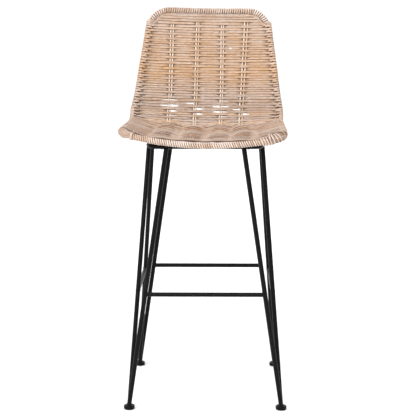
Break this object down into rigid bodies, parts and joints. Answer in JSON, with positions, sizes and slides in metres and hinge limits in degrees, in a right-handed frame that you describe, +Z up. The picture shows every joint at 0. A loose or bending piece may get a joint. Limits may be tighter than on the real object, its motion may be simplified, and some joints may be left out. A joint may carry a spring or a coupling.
{
  "type": "bar stool",
  "caption": "Tall bar stool: a woven rattan bucket seat with a low back on a black steel rod base with V legs and a footrest bar.",
  "frame": {"origin": "on the floor, under the middle of the whole stool's bounding box; the middle of the base is 25 mm in front of it", "axes": "+Z up, the front of the seat and the footrest face -Y, +X to the sitter's left"},
  "size_m": [0.454, 0.5121, 1.0999],
  "materials": {
    "black_steel": "satin black powder coat",
    "glide_plastic": "moulded black plastic",
    "zinc_steel": "black oxide",
    "rattan_pole": "peeled rattan pole",
    "stake_cane": "whitewashed rattan cane",
    "woven_cane": "whitewashed woven rattan cane",
    "binding_cane": "pale wound rattan cane",
    "slat_wood": "planed hardwood"
  },
  "bodies": {
    "root": {"front_rail": "black_steel", "rear_rail": "black_steel", "left_rail": "black_steel", "right_rail": "black_steel", "front_left_end_rod": "black_steel", "front_right_end_rod": "black_steel", "rear_left_end_rod": "black_steel", "rear_right_end_rod": "black_steel", "front_left_side_rod": "black_steel", "front_right_side_rod": "black_steel", "rear_left_side_rod": "black_steel", "rear_right_side_rod": "black_steel", "footrest": "black_steel", "rear_stretcher": "black_steel", "left_stretcher": "black_steel", "right_stretcher": "black_steel", "front_left_foot": "black_steel", "front_right_foot": "black_steel", "rear_left_foot": "black_steel", "rear_right_foot": "black_steel", "front_left_glide": "glide_plastic", "front_right_glide": "glide_plastic", "rear_left_glide": "glide_plastic", "rear_right_glide": "glide_plastic", "front_left_tab": "black_steel", "front_right_tab": "black_steel", "rear_left_tab": "black_steel", "rear_right_tab": "black_steel", "left_slat": "slat_wood", "right_slat": "slat_wood", "seat_bolts": "zinc_steel", "seat_washers": "zinc_steel", "seat_nuts": "zinc_steel", "left_side_pole": "rattan_pole", "right_side_pole": "rattan_pole", "top_rail_pole": "rattan_pole", "front_rim_pole": "rattan_pole", "rear_cross_pole": "rattan_pole", "outer_left_stakes": "stake_cane", "inner_left_stakes": "stake_cane", "inner_right_stakes": "stake_cane", "outer_right_stakes": "stake_cane", "woven_seat": "woven_cane", "woven_bend": "woven_cane", "woven_back": "woven_cane", "front_rim_binding": "binding_cane", "top_rim_binding": "binding_cane"}
  },
  "joints": []
}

Exercise directions: Which lines hold the word "frame"? Copy every one of them.

Final result:
Break this object down into rigid bodies, parts and joints. Answer in JSON, with positions, sizes and slides in metres and hinge limits in degrees, in a right-handed frame that you describe, +Z up. The picture shows every joint at 0. A loose or bending piece may get a joint. Limits may be tighter than on the real object, its motion may be simplified, and some joints may be left out. A joint may carry a spring or a coupling.
  "frame": {"origin": "on the floor, under the middle of the whole stool's bounding box; the middle of the base is 25 mm in front of it", "axes": "+Z up, the front of the seat and the footrest face -Y, +X to the sitter's left"},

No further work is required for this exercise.